2. Die Einfuhrumsatzsteuer wurde zu Recht festgesetzt. In entsprechender Anwendung der Zollvorschriften auf die Einfuhrumsatzsteuer gemäß § 21 Abs. 2 UStG ist die Einfuhrumsatzsteuer entstanden. Auch nach dem neuerdings erforderlichen Tatbestandsmerkmal des Eingangs in den Wirtschaftskreislauf (EuGH, Urteil v. 10. Juli 2019, C-26/18, Federal Express, hierzu Bender, UR 2019, 641, 644 ff.) liegt eine mehrwertsteuerrechtliche Einfuhr vor.
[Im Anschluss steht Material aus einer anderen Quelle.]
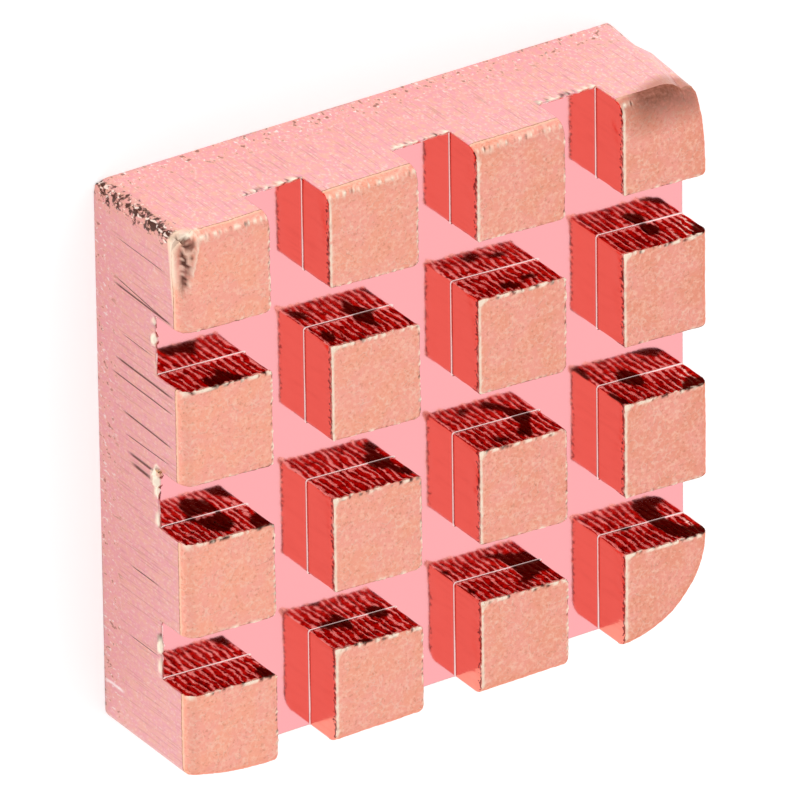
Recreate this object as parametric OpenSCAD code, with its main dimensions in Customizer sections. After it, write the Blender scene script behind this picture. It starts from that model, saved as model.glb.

Der BMW wurde nämlich in Deutschland jedenfalls für eine Fahrt von Berlin in Richtung Hamburg genutzt und ist damit - wenn auch nur kurz - in den Wirtschaftskreislauf eingegangen.

35

Auch die Einfuhrumsatzsteuer konnte nicht gemäß Art. 124 Abs. 1 Buchst. k) ZK i.V.m. § 21 Abs. 2 UStG erlöschen (siehe oben).

III.

36

Die Kostenentscheidung beruht auf § 135 Abs. 1 FGO. Gründe, die Revision zuzulassen (§ 115 Abs. 2 FGO), sind nicht gegeben.